* Information shown
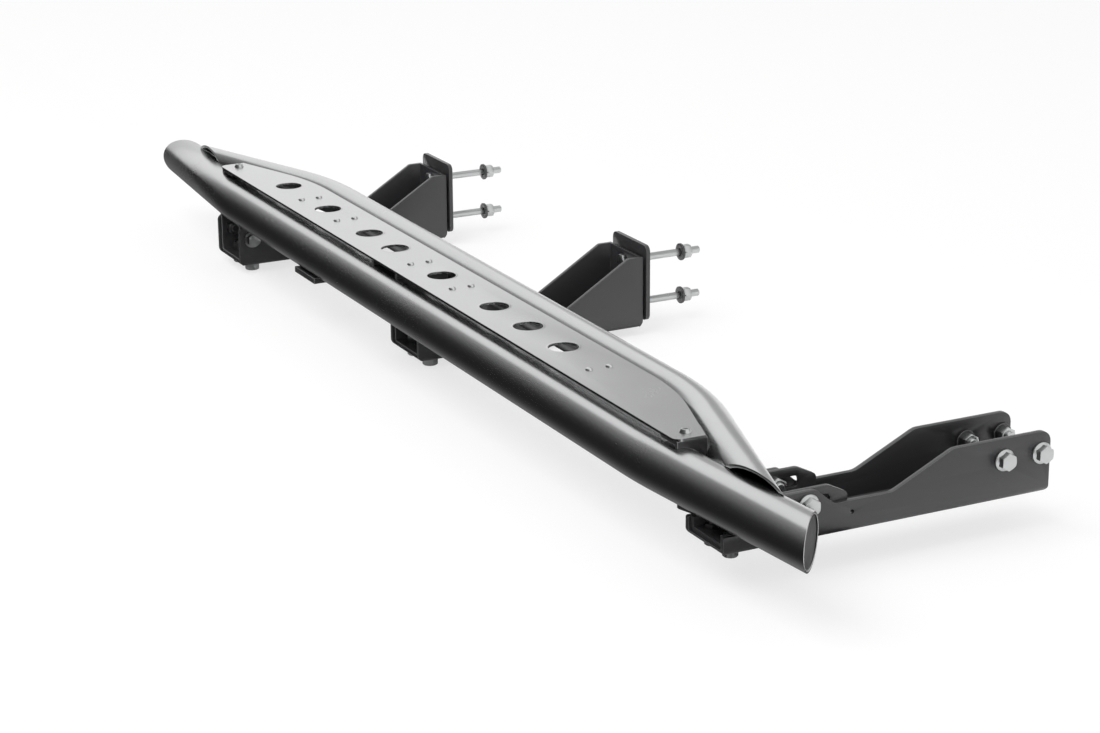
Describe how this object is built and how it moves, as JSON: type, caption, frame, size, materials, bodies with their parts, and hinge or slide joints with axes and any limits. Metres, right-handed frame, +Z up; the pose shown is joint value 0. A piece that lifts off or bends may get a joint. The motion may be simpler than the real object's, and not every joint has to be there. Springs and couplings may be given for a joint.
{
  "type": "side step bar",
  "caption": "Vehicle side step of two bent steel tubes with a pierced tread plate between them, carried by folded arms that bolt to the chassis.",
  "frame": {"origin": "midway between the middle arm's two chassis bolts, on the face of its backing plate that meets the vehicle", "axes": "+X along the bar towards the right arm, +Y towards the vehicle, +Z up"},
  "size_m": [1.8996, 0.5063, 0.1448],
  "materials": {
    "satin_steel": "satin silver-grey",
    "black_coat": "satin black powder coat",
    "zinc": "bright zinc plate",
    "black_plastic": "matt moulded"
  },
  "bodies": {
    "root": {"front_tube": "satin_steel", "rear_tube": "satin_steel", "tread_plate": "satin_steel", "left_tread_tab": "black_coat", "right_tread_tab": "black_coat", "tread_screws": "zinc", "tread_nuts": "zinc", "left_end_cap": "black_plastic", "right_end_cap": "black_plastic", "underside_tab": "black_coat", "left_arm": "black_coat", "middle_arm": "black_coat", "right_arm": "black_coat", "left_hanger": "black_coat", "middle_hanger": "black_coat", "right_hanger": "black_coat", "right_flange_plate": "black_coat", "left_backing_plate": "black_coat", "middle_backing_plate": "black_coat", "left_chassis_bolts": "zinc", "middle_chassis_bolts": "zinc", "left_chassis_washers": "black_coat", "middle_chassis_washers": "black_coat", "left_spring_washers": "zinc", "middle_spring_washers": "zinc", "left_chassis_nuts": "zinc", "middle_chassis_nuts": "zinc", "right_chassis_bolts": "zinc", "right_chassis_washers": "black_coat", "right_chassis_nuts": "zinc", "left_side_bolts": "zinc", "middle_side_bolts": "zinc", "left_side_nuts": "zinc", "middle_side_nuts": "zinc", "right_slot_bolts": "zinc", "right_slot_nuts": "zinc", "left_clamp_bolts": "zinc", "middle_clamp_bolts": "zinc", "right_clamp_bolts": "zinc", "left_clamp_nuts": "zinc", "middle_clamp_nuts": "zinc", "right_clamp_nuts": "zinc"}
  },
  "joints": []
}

* The request
Each line above must be reproduced exactly as it stands.

* Solution for this problem
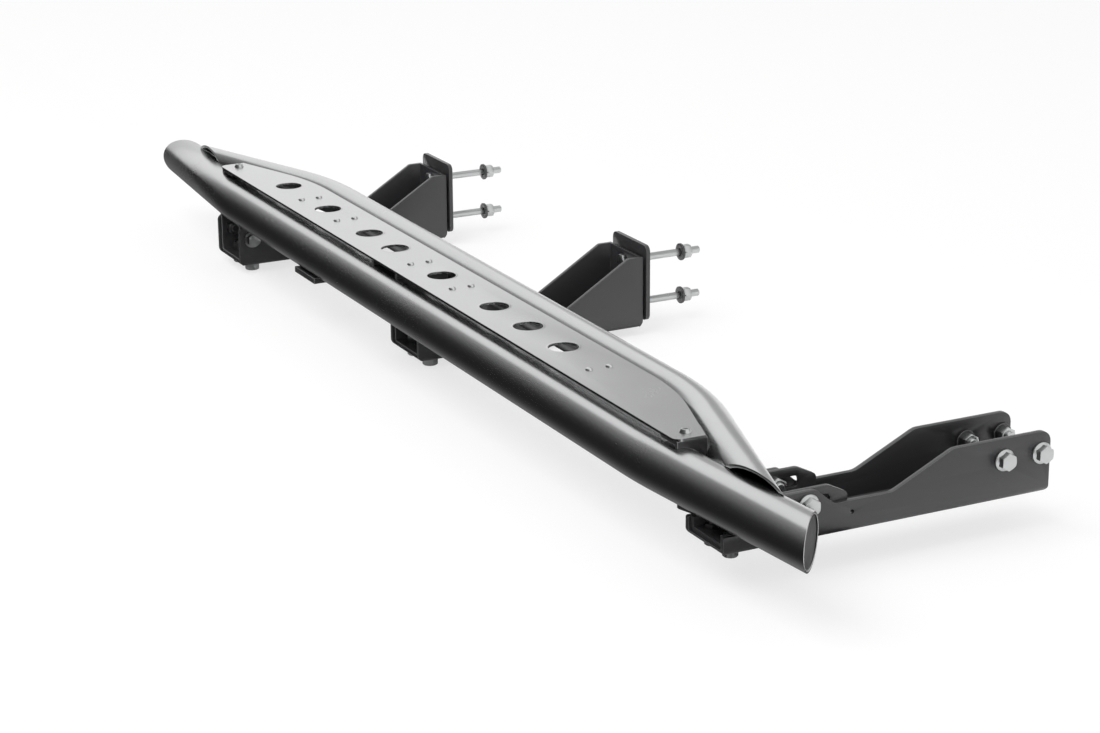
Describe how this object is built and how it moves, as JSON: type, caption, frame, size, materials, bodies with their parts, and hinge or slide joints with axes and any limits. Metres, right-handed frame, +Z up; the pose shown is joint value 0. A piece that lifts off or bends may get a joint. The motion may be simpler than the real object's, and not every joint has to be there. Springs and couplings may be given for a joint.
{
  "type": "side step bar",
  "caption": "Vehicle side step of two bent steel tubes with a pierced tread plate between them, carried by folded arms that bolt to the chassis.",
  "frame": {"origin": "midway between the middle arm's two chassis bolts, on the face of its backing plate that meets the vehicle", "axes": "+X along the bar towards the right arm, +Y towards the vehicle, +Z up"},
  "size_m": [1.8996, 0.5063, 0.1448],
  "materials": {
    "satin_steel": "satin silver-grey",
    "black_coat": "satin black powder coat",
    "zinc": "bright zinc plate",
    "black_plastic": "matt moulded"
  },
  "bodies": {
    "root": {"front_tube": "satin_steel", "rear_tube": "satin_steel", "tread_plate": "satin_steel", "left_tread_tab": "black_coat", "right_tread_tab": "black_coat", "tread_screws": "zinc", "tread_nuts": "zinc", "left_end_cap": "black_plastic", "right_end_cap": "black_plastic", "underside_tab": "black_coat", "left_arm": "black_coat", "middle_arm": "black_coat", "right_arm": "black_coat", "left_hanger": "black_coat", "middle_hanger": "black_coat", "right_hanger": "black_coat", "right_flange_plate": "black_coat", "left_backing_plate": "black_coat", "middle_backing_plate": "black_coat", "left_chassis_bolts": "zinc", "middle_chassis_bolts": "zinc", "left_chassis_washers": "black_coat", "middle_chassis_washers": "black_coat", "left_spring_washers": "zinc", "middle_spring_washers": "zinc", "left_chassis_nuts": "zinc", "middle_chassis_nuts": "zinc", "right_chassis_bolts": "zinc", "right_chassis_washers": "black_coat", "right_chassis_nuts": "zinc", "left_side_bolts": "zinc", "middle_side_bolts": "zinc", "left_side_nuts": "zinc", "middle_side_nuts": "zinc", "right_slot_bolts": "zinc", "right_slot_nuts": "zinc", "left_clamp_bolts": "zinc", "middle_clamp_bolts": "zinc", "right_clamp_bolts": "zinc", "left_clamp_nuts": "zinc", "middle_clamp_nuts": "zinc", "right_clamp_nuts": "zinc"}
  },
  "joints": []
}